** TASK DESCRIPTION **
Determine which lines of the records include the word "saved", and copy them.

** EXTRACTED DATA **
::::
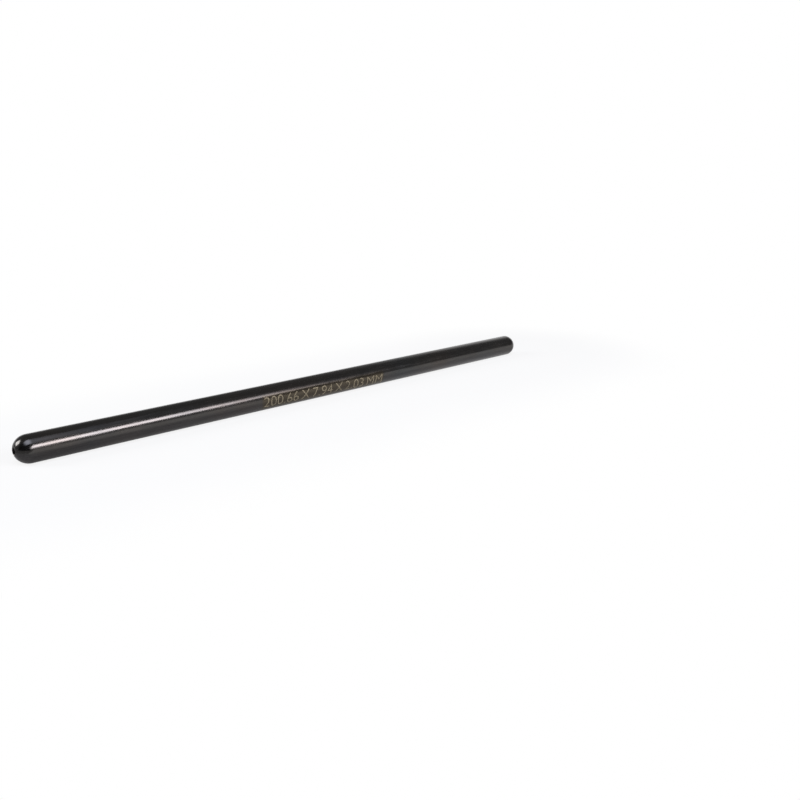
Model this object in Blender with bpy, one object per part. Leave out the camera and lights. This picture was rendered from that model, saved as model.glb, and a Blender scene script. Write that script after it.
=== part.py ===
::::
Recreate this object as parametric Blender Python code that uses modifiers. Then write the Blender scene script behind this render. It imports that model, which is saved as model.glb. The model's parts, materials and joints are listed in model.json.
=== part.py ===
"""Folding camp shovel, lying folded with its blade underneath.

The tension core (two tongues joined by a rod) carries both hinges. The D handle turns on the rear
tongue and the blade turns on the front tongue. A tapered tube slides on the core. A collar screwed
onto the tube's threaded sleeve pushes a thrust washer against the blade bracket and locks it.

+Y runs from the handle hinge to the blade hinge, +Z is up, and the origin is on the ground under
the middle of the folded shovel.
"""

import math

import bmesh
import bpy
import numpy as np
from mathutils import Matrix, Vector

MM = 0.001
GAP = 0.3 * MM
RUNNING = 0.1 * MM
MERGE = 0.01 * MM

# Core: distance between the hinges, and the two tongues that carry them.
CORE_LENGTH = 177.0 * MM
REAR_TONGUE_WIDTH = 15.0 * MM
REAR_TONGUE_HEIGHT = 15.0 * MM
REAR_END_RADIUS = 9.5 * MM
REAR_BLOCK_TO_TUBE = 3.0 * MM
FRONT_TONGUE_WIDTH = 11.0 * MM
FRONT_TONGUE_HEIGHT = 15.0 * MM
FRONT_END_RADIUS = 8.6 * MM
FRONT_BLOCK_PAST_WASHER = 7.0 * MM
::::
** COMPLETE RESPONSE **
Model this object in Blender with bpy, one object per part. Leave out the camera and lights. This picture was rendered from that model, saved as model.glb, and a Blender scene script. Write that script after it.
Recreate this object as parametric Blender Python code that uses modifiers. Then write the Blender scene script behind this render. It imports that model, which is saved as model.glb. The model's parts, materials and joints are listed in model.json.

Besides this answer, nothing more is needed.